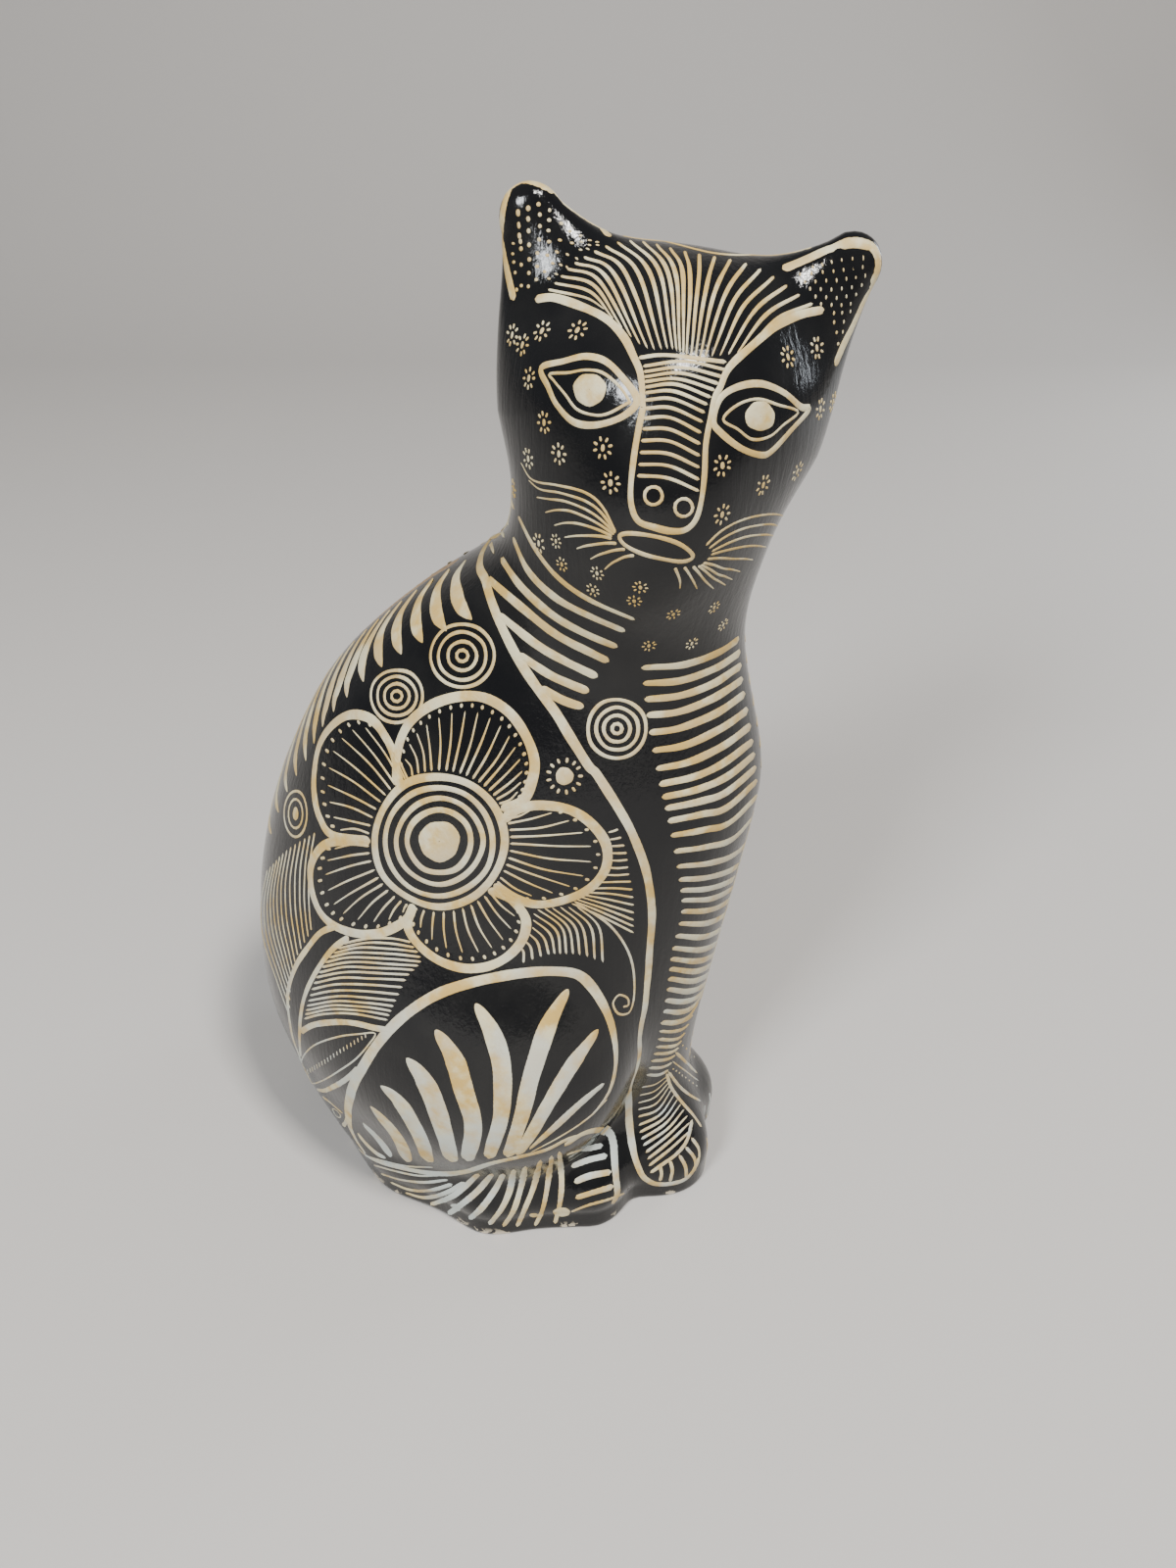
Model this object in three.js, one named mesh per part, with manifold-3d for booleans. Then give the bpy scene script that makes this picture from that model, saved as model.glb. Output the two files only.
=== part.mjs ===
// A seated ceramic cat that is a coin bank, in millimetres with +Z up.
// It sits facing -Y and turns its head to its own right, which is -X. It is one hollow piece of
// fired clay with a flat underside and a coin slot cut straight down along the spine.
import * as THREE from "three";
import { mergeVertices } from "three/addons/utils/BufferGeometryUtils.js";
import Module from "manifold-3d";

const wasm = await Module();
wasm.setup();

// Sizes that are set by themselves
const HEIGHT = 300;
const WALL = 6;
const FLOOR_THICKNESS = 7;
const BASE_EDGE = 1.2;
const SLOT_LENGTH = 32;
const SLOT_WIDTH = 5.5;
const SLOT_BACK = 26;

// The free form is drawn for a cat 300 units high, so every length in it is taken times this
const unit = HEIGHT / 300;
const at = (x, y, z) => new THREE.Vector3(x, y, z).multiplyScalar(unit);
const up = new THREE.Vector3(0, 0, 1);

// Sections of the trunk from below the table to inside the head: level, front, back, half width
const TRUNK = [
  [-30, -14, 46, 34],
  [0, -20, 58, 42],
  [30, -32, 75, 52],
  [60, -45, 84, 57],
  [90, -56, 83, 56],
  [120, -64, 76, 52],
  [150, -69, 63, 47],
  [175, -69, 47, 40],
  [200, -65, 20, 32],
  [220, -61, -8, 27],
  [245, -60, -22, 27],
  [275, -60, -22, 27],
].map((row) => row.map((size) => size * unit));
const TRUNK_TOP = 263 * unit;

// How fast each column of the sections changes at each level, so that the curve through them is smooth
const trunkSlopes = TRUNK.map((row, i) => row.map((size, column) => {
  const below = TRUNK[Math.max(i - 1, 0)];
  const above = TRUNK[Math.min(i + 1, TRUNK.length - 1)];
  if (below === row || above === row) {
    return (above[column] - below[column]) / (above[0] - below[0]);
  }
  const steepBelow = (size - below[column]) / (row[0] - below[0]);
  const steepAbove = (above[column] - size) / (above[0] - row[0]);
  const span = above[0] - below[0];
  return (steepBelow * (above[0] - row[0]) + steepAbove * (row[0] - below[0])) / span;
}));

// How widely neighbouring forms flow into each other
const SOFT_BODY = 8 * unit;
const SOFT_HEAD = 5 * unit;
const SOFT_LIMB = 4 * unit;
const SOFT_TAIL = 3 * unit;

// The head: its centre, and its turn to the right and tilt in degrees
const HEAD_CENTRE = at(-3.2, -45.1, 247.5);
const HEAD_TURN = -73;
const HEAD_TILT = 8;
const headFrame = new THREE.Quaternion().setFromEuler(
  new THREE.Euler(0, THREE.MathUtils.degToRad(HEAD_TILT), THREE.MathUtils.degToRad(HEAD_TURN), "ZXY"),
);
const headFrameBack = headFrame.clone().invert();
const EAR_FLATNESS = 1.7;

// Feet, paws and tail go straight down to the table below this level
const SIT_LEVEL = 8 * unit;

// Every form below is a function of a point that is negative inside the clay and about the
// distance to the surface, in millimetres. The inset makes the same form smaller by that much.
function ball(point, centre, radii, inset) {
  const x = (point.x - centre.x) / (radii.x - inset);
  const y = (point.y - centre.y) / (radii.y - inset);
  const z = (point.z - centre.z) / (radii.z - inset);
  const near = Math.sqrt(x * x + y * y + z * z) + 1e-9;
  const slope = Math.sqrt(
    (x / (radii.x - inset)) ** 2 + (y / (radii.y - inset)) ** 2 + (z / (radii.z - inset)) ** 2,
  ) + 1e-9;
  return (near * (near - 1)) / slope;
}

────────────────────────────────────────

• [Goal of the exercise]
Output the lines above verbatim and in full.

• [Expected answer]
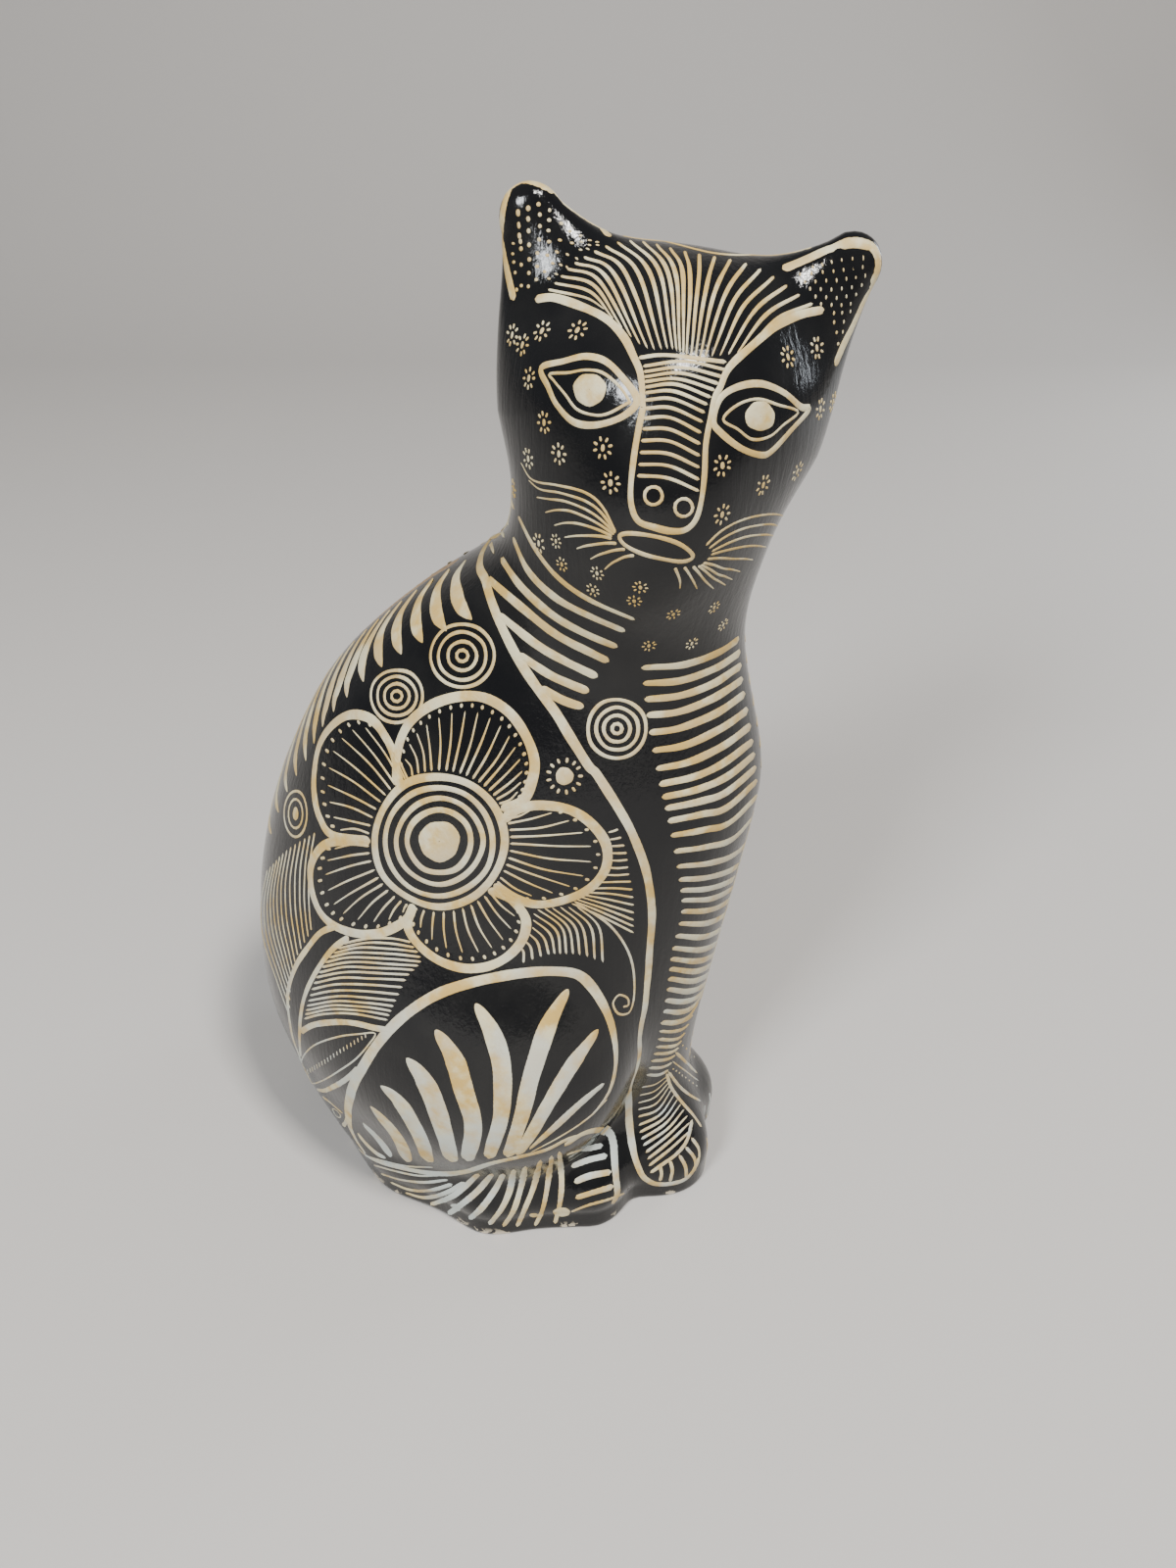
Model this object in three.js, one named mesh per part, with manifold-3d for booleans. Then give the bpy scene script that makes this picture from that model, saved as model.glb. Output the two files only.
=== part.mjs ===
// A seated ceramic cat that is a coin bank, in millimetres with +Z up.
// It sits facing -Y and turns its head to its own right, which is -X. It is one hollow piece of
// fired clay with a flat underside and a coin slot cut straight down along the spine.
import * as THREE from "three";
import { mergeVertices } from "three/addons/utils/BufferGeometryUtils.js";
import Module from "manifold-3d";

const wasm = await Module();
wasm.setup();

// Sizes that are set by themselves
const HEIGHT = 300;
const WALL = 6;
const FLOOR_THICKNESS = 7;
const BASE_EDGE = 1.2;
const SLOT_LENGTH = 32;
const SLOT_WIDTH = 5.5;
const SLOT_BACK = 26;

// The free form is drawn for a cat 300 units high, so every length in it is taken times this
const unit = HEIGHT / 300;
const at = (x, y, z) => new THREE.Vector3(x, y, z).multiplyScalar(unit);
const up = new THREE.Vector3(0, 0, 1);

// Sections of the trunk from below the table to inside the head: level, front, back, half width
const TRUNK = [
  [-30, -14, 46, 34],
  [0, -20, 58, 42],
  [30, -32, 75, 52],
  [60, -45, 84, 57],
  [90, -56, 83, 56],
  [120, -64, 76, 52],
  [150, -69, 63, 47],
  [175, -69, 47, 40],
  [200, -65, 20, 32],
  [220, -61, -8, 27],
  [245, -60, -22, 27],
  [275, -60, -22, 27],
].map((row) => row.map((size) => size * unit));
const TRUNK_TOP = 263 * unit;

// How fast each column of the sections changes at each level, so that the curve through them is smooth
const trunkSlopes = TRUNK.map((row, i) => row.map((size, column) => {
  const below = TRUNK[Math.max(i - 1, 0)];
  const above = TRUNK[Math.min(i + 1, TRUNK.length - 1)];
  if (below === row || above === row) {
    return (above[column] - below[column]) / (above[0] - below[0]);
  }
  const steepBelow = (size - below[column]) / (row[0] - below[0]);
  const steepAbove = (above[column] - size) / (above[0] - row[0]);
  const span = above[0] - below[0];
  return (steepBelow * (above[0] - row[0]) + steepAbove * (row[0] - below[0])) / span;
}));

// How widely neighbouring forms flow into each other
const SOFT_BODY = 8 * unit;
const SOFT_HEAD = 5 * unit;
const SOFT_LIMB = 4 * unit;
const SOFT_TAIL = 3 * unit;

// The head: its centre, and its turn to the right and tilt in degrees
const HEAD_CENTRE = at(-3.2, -45.1, 247.5);
const HEAD_TURN = -73;
const HEAD_TILT = 8;
const headFrame = new THREE.Quaternion().setFromEuler(
  new THREE.Euler(0, THREE.MathUtils.degToRad(HEAD_TILT), THREE.MathUtils.degToRad(HEAD_TURN), "ZXY"),
);
const headFrameBack = headFrame.clone().invert();
const EAR_FLATNESS = 1.7;

// Feet, paws and tail go straight down to the table below this level
const SIT_LEVEL = 8 * unit;

// Every form below is a function of a point that is negative inside the clay and about the
// distance to the surface, in millimetres. The inset makes the same form smaller by that much.
function ball(point, centre, radii, inset) {
  const x = (point.x - centre.x) / (radii.x - inset);
  const y = (point.y - centre.y) / (radii.y - inset);
  const z = (point.z - centre.z) / (radii.z - inset);
  const near = Math.sqrt(x * x + y * y + z * z) + 1e-9;
  const slope = Math.sqrt(
    (x / (radii.x - inset)) ** 2 + (y / (radii.y - inset)) ** 2 + (z / (radii.z - inset)) ** 2,
  ) + 1e-9;
  return (near * (near - 1)) / slope;
}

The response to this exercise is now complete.